Several months after her
commissioning in 1912, Goeben, with the light cruiser Breslau, formed the German Mediterranean
Division and patrolled there during the Balkan Wars. After the outbreak of World War I
on 28 July 1914, Goeben and Breslau bombarded French positions in
North Africa and then evaded British naval forces in the Mediterranean and
reached Constantinople. The
two ships were transferred to the Ottoman Empire on 16 August 1914, and Goeben
became the flagship of the Ottoman Navy as Yavuz
Sultan Selim, usually shortened to Yavuz. By bombarding
Russian facilities in the Black Sea, she brought Turkey into World War I on the
German side. The ship operated primarily against Russian forces in the Black
Sea during the war, including several inconclusive engagements with Russian battleships.
She made a sortie into the Aegean in January 1918 that resulted in the Battle of Imbros, where Yavuz sank a pair
of British monitors but was herself badly damaged by mines.

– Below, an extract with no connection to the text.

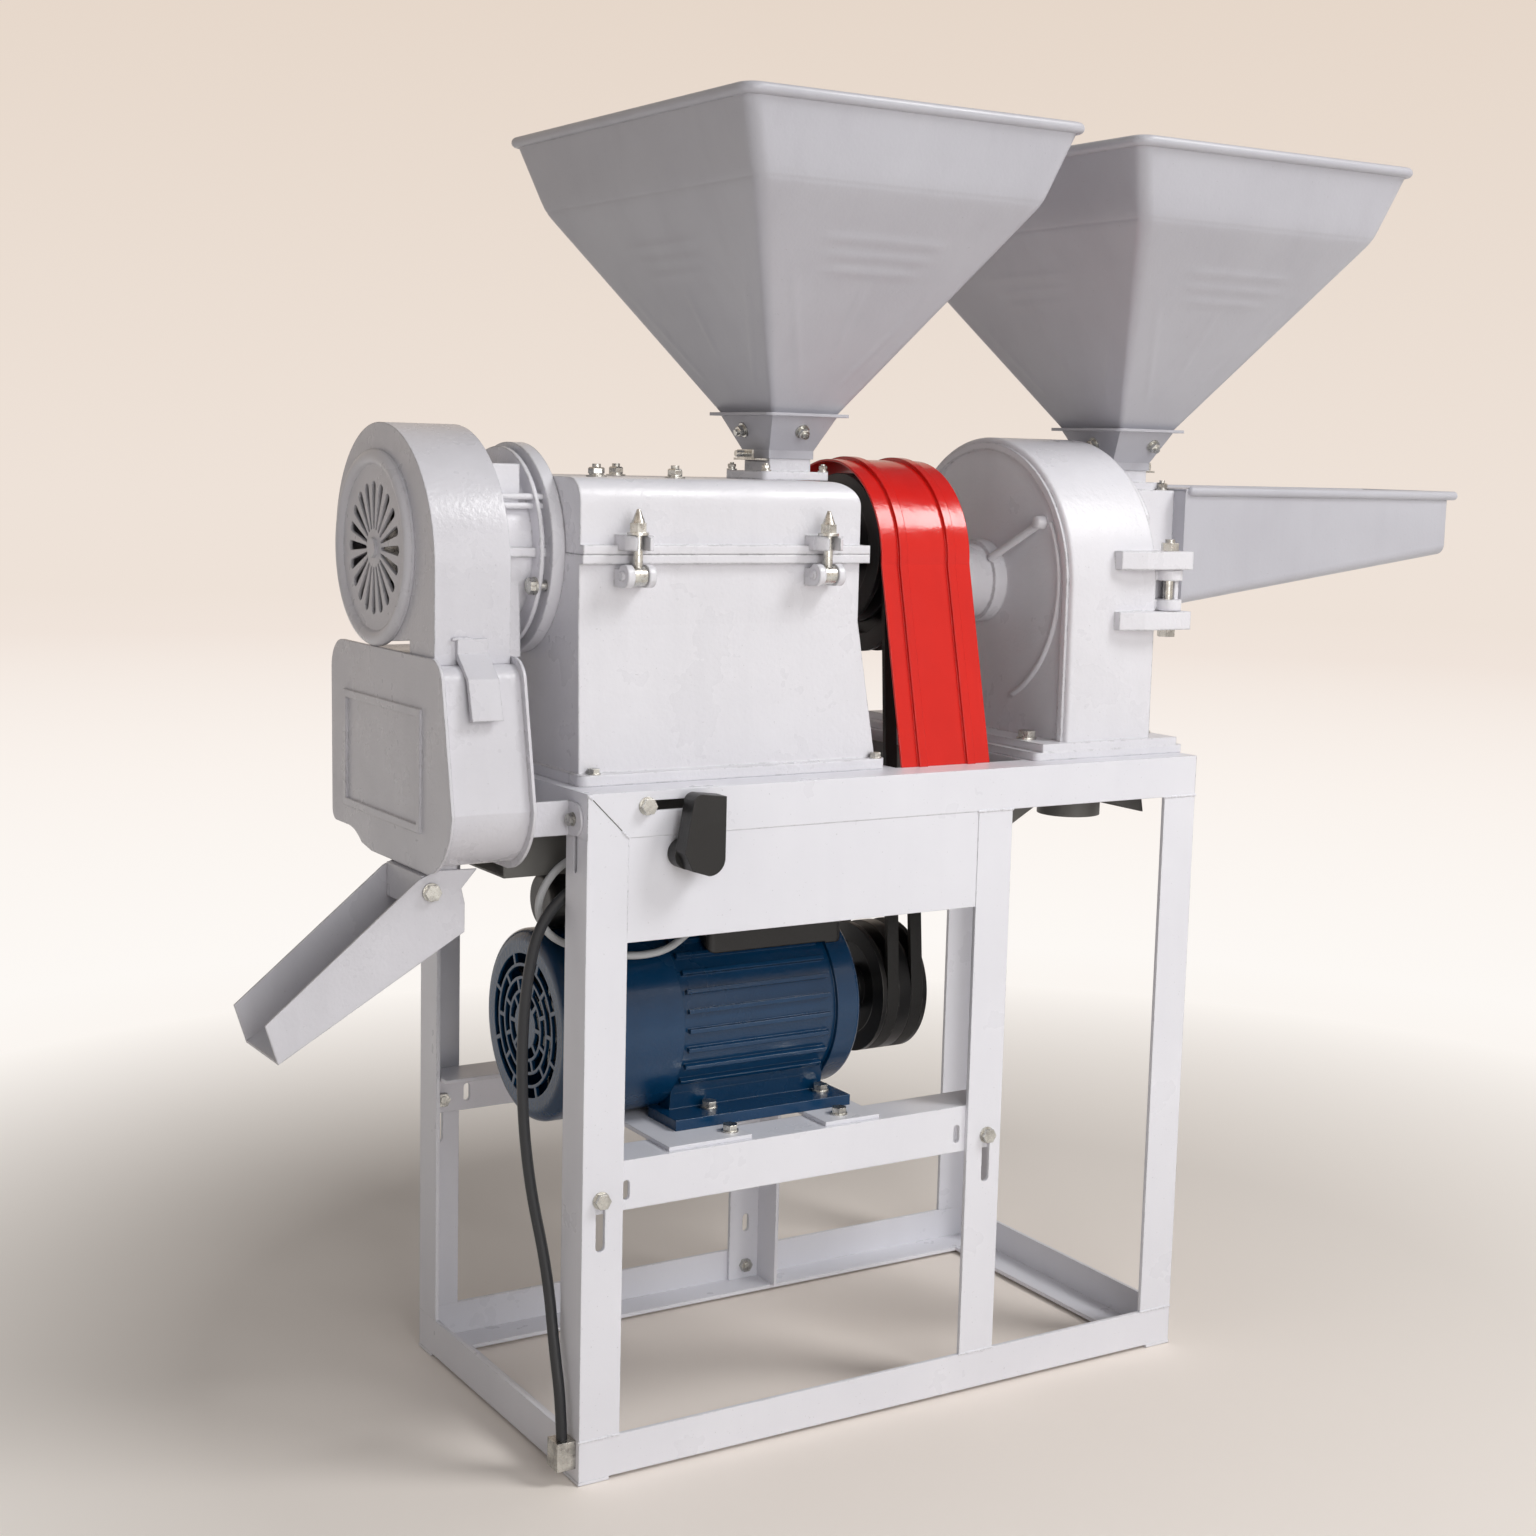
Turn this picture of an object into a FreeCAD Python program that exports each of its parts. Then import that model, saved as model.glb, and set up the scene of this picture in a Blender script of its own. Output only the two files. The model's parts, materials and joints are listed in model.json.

In 1936 she was officially renamed TCG
Yavuz ("Ship of the Turkish Republic Yavuz"); she
carried the remains of Mustafa Kemal Atatürk
in 1938. Yavuz remained the flagship of the Turkish Navy until she was decommissioned in
1950. She was scrapped in 1973, after the West German government declined an invitation
to buy her back from Turkey. She was the last surviving ship built by the
Imperial German Navy, and the longest-serving dreadnought-type ship in any navy.(More on Wiki HERE)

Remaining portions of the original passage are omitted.